Forgive me for not going into a lot of detail in the various methods I’m about to list, but the last thing I want is for somebody to try any of these. Here’s what a competitor could do to harm your website with regards to SEO.

  • File a DMCA takedown request and get your host to take you offline
  • DDOS attack you, rendering your site unreachable to Google
  • Hack your website and do all kinds of dirty things
  • get access to your webmaster tools account and de-index your site. (Via hacking or social engineering)
  • Send phony legal notices to your host. (I once had a friend whose entire server and domain were ceased by the FBI for months for what turned out to be a bogus complaint. This domain was hosted on that server and I was down for a while.)
  • Send spoofed emails to places who link to you asking to remove or change the link
  • 302 Hijacking. It still works.
  • Send DMCA takedown requests to sites who link to you.
  • Use XSS to inject malware and report you to Google – causing your site to instantly drop from search
  • use their go.php or affiliate redirect scripts to create huge duplicate content issues for them
  • Edit your robots.txt file because you chmodded it to 777 or have a vulnerable script
  • Claim your google maps listing and move you to Africa
  • “Help” you spend your PPC budget or increase your adsense earnings.
  • cross domain canonical has some issues that can be exploited
  • so do 301 redirects (especially with other domains that already got penalized)
  • DNS Poisoning (sorry, no more details here)
  • Cloaking
  • Mechanical Turk.
  • And those are just a few things somebody can do to hurt your website that don’t involve giving you a link penalty. In fact, most of them are MUCH easier than creating millions of links for your website. It’s time to leverage PPC ads to drive targeted traffic to your website.

    My point is, these are the things Google most likely had in mind when they updated their privacy policy. Some of them are things Google can warn you about through webmaster tools, but almost all of them are things outside of Google’s control that they couldn’t prevent even if they wanted to – hence the most likely reason for the wording of their FAQ.

    So Does Building Shady Links Work?
    I could write about this for hours, but the short answer is that we just don’t have any proof yet. My faith in the Google team leads me to believe that they wouldn’t allow the system to be gamed as easily as some people suggest. In most of the cases I’ve seen, the sites that got hit had very obvious links of their own creation. Things like obvious paid links, sitewide footer links on sites it was clear they also controlled, and links in their plugins / widgets. Many of them also had some pretty blatant keyword stuffing going on too, but that’s another issue.
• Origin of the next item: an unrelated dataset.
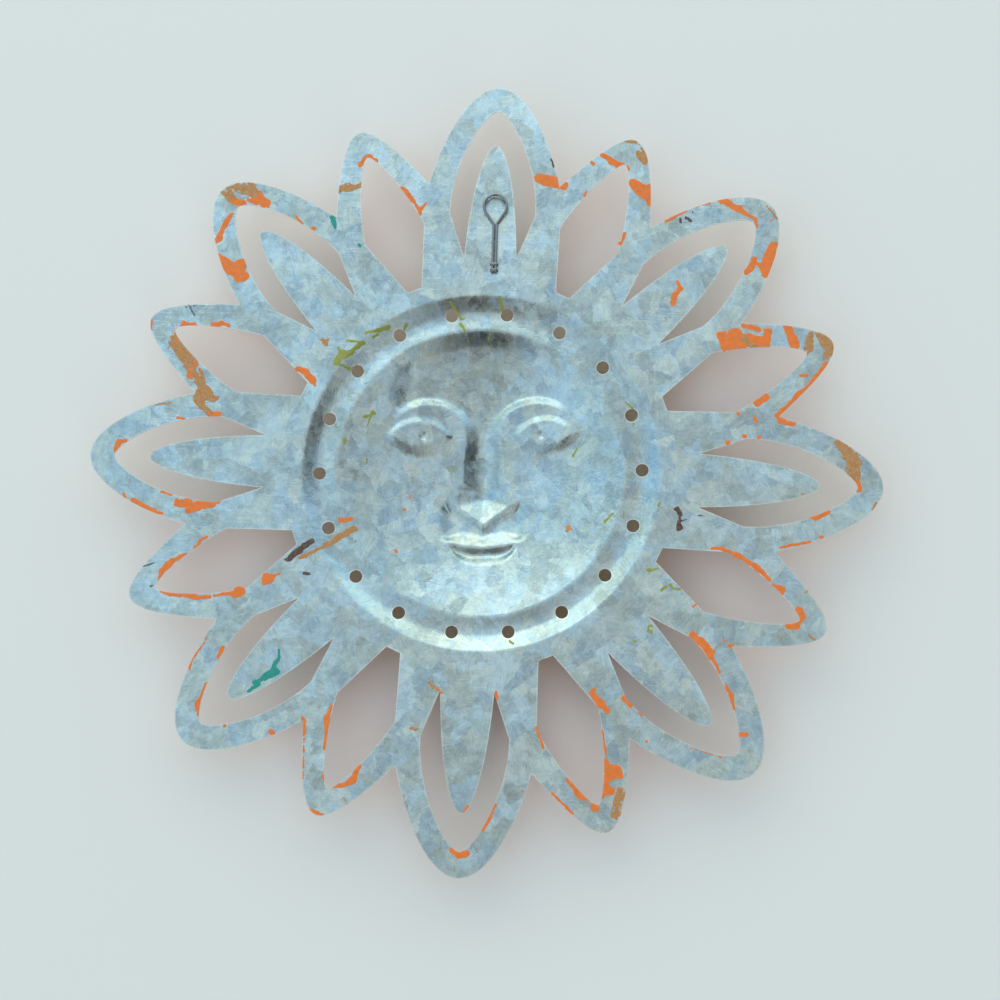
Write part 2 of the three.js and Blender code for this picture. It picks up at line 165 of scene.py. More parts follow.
def eyeDepth(side, up, f=face):
    # an almond nearer the back than its socket, with a dot for the pupil pressed forward
    share = 1 - ((side - f["eyeAcross"]) / f["eyeHalfLength"]) ** 2
    halfHeight = f["eyeHalfHeight"] * np.maximum(share, 0) ** f["almondPower"]
    lid = blend(f["lowerLid"], f["upperLid"], ramp((up - f["eyeUp"]) / f["eyeHalfHeight"] + 0.5))
    almond = f["eyeRise"] * slope((halfHeight - np.abs(up - f["eyeUp"])) / lid)
    fromPupil = np.hypot(side - f["pupilAcross"], up - f["eyeUp"]) / f["pupilRadius"]
    return f["pupilDepth"] * ramp(1.3 - fromPupil) - almond


def sheetDepth(x, z, s=pressing, f=face):
    # depth of the back surface below the flat petals, at a place on the sheet
    turn = np.radians(s["faceTurn"])
    across, up = x * np.cos(turn) - z * np.sin(turn), x * np.sin(turn) + z * np.cos(turn)
    radius = np.hypot(across, up)
    side = np.abs(across - f["shift"])
    relief = browAndNose(side, up) + mouthDepth(side, up) + eyeDepth(side, up)
    # the petals' warp: two products of sine waves, faded out towards the channel
    a, b, c, d = s["warpLengths"]
    warp = np.sin(x / a + 1) * np.sin(z / b + 2) + 0.6 * np.sin((x + z) / c) * np.sin((x - z) / d)
    warp = s["petalWarp"] * warp * ramp((radius - s["channelRadius"]) / s["warpFade"])
    relief = relief * ramp((s["creaseRadius"] - radius) / f["taper"])
    return pressedDepth(radius) + relief + np.maximum(warp, 0)


# Petal edges along an upright axis: each half edge is a curve from its foot to the tip, met squarely
petals = {
    "pairs": 8,
    "notchRadius": 113.8, "notchAngle": 12.8,
    "wideTip": 150.0, "wideRoundness": 10.7, "wideReach": 20.3, "wideLean": 13.1,
    "slotTip": 140.6, "slotRoundness": 4.3, "slotReach": 21.4, "slotLean": -1.7, "slotCorner": (16.4, 99.2),
    "slotEnd": (10.05, 82.4),
    "tongueTip": 126.7, "tongueRoundness": 3.9, "tongueReach": 28.0, "tongueLean": 2.6,
    "narrowTip": 141.0, "narrowRoundness": 7.1, "narrowReach": 12.0, "narrowLean": 24.0,
    "openingTip": 130.6, "openingRoundness": 3.0, "openingReach": 14.0, "openingLean": 7.2,
    "openingCorner": (12.0, 97.6), "openingEnd": (2.85, 74.3),
    "alongSteps": 34, "bandSteps": 6, "webSteps": 10, "rootSteps": 8,
    "columns": (8, 16, 3),  # along the flange under the tongue, the web and the opening
}


def halfEdge(foot, lean, reach, tip, roundness, steps):
    # a cubic Bezier curve that leaves its foot at the lean and comes level to the tip
    t = np.linspace(0, 1, steps + 1)[:, None]
    lean = np.radians(lean)
    controls = [np.array(foot), np.array(foot) + reach * np.array([-np.sin(lean), np.cos(lean)]),
                np.array([roundness, tip]), np.array([0.0, tip])]
    weights = [(1 - t) ** 3, 3 * t * (1 - t) ** 2, 3 * t ** 2 * (1 - t), t ** 3]
    return sum(w * c for w, c in zip(weights, controls))


def turned(points, degrees):
    # the points turned clockwise round the centre
    a = np.radians(degrees)
    return np.stack([points[..., 0] * np.cos(a) + points[..., 1] * np.sin(a),
                     points[..., 1] * np.cos(a) - points[..., 0] * np.sin(a)], -1)


def onCircle(radius, degrees):
    # radius times sine and cosine of a clock angle
    a = np.radians(degrees)
    return np.stack([radius * np.sin(a), radius * np.cos(a)], -1)


def ruled(first, second, steps):
    # a grid of straight lines between two edges with the same number of points
    t = np.linspace(0, 1, steps + 1)[None, :, None]
    return first[:, None] * (1 - t) + second[:, None] * t


def straight(a, b, steps):
    # evenly spaced points from a to b
    return blend(np.array(a), np.array(b), np.linspace(0, 1, steps + 1)[:, None])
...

    Until we have solid proof that somebody can take down your site with a simple $97 program, we should have some faith in Google and spend our time worrying about things that we CAN control – like going out and earning some hard quality links.

Entry Filed under: Main

7 Comments

  • 1. Jennifer (PotPieGirl)  |  June 8th, 2012 at 3:27 pm

    You said:

    “Was Google admitting that negative SEO is really possible? Short answer: yes. Long answer: Probably not in the way you’re thinking. ”

    Thank you for pointing that out as well as all the ways that Google might have been referring to (pretty scary list ya got there, Ryan!)

    When it comes to ‘shady links’ in the form of negative SEO, I think it all comes down to this… the weaker your backlink profile, the more open your site is to being harmed by an attack.

    If we all do as you suggest and keep our heads down working towards getting those good/hard-to-get links, we are spending our time in a much more productive way.

    Thanks for sharing your thoughts on this (and thanks for the link).

    Jennifer
    ~PotPieGirl

  • 2. James  |  June 8th, 2012 at 4:30 pm

    “. My faith in the Google team leads me to believe that they wouldn’t allow the system to be gamed as easily as some people suggest. In most of the cases I’ve seen, the sites that got hit had very obvious links of their own creation”

    I’m sorry but your faith is misguided. If it is possible for people to tank their own websites by building crap links of course it is possible to tank someone else’s. How on earth can a machine know the difference?

  • 3. Ryan Jones  |  June 8th, 2012 at 6:39 pm

    so, some of the stuff I’ve seen not help is internal link abuse (like the sites who link to themselves 50 times within their own articles) and sitewide footer links (often reciprocal) etc. Those are all clear signals that you own and control those.

  • 4. Bliss SEO  |  June 9th, 2012 at 3:53 am

    Of course Google are going to say it’s not possible to take someone else down. Sure it could be harder to take down larger sites with massive links, a lot of authority and good social metrics but it’s still possible. More to the point though, anyone who has been slapped by the penguin update has the upper hand in negative SEO as they would have a pretty clear idea of what sites, networks etc are getting sites punished. This is exactly why Google need to get off their arse and give people an option in webmaster tools to ignore links!

  • 5. Honest SEO  |  June 9th, 2012 at 7:15 am

    I think Ryan is right in that Google is not going to allow negative SEO tactics to have a major impact on your rankings. Most of the sites that have been downranked have done it to themselves knowingly or unknowingly. If you are authentic in building your links and developing your site, the benefits will outweigh the possible negatives.

  • 6. oneworld  |  June 12th, 2012 at 2:03 am

    Yes u r right Google doesn’t allow negative Seo techiques. The Penguin only wants a fair game. It wants to see quality contents and quality links

  • 7. BHSEO  |  September 25th, 2012 at 8:37 am

    I think that if done properly, Negative SEO can really work. Did you see the cases that showed up on Seomoz ?

    It’s creepy but some people whiped off small/average websites with 15$ of spam.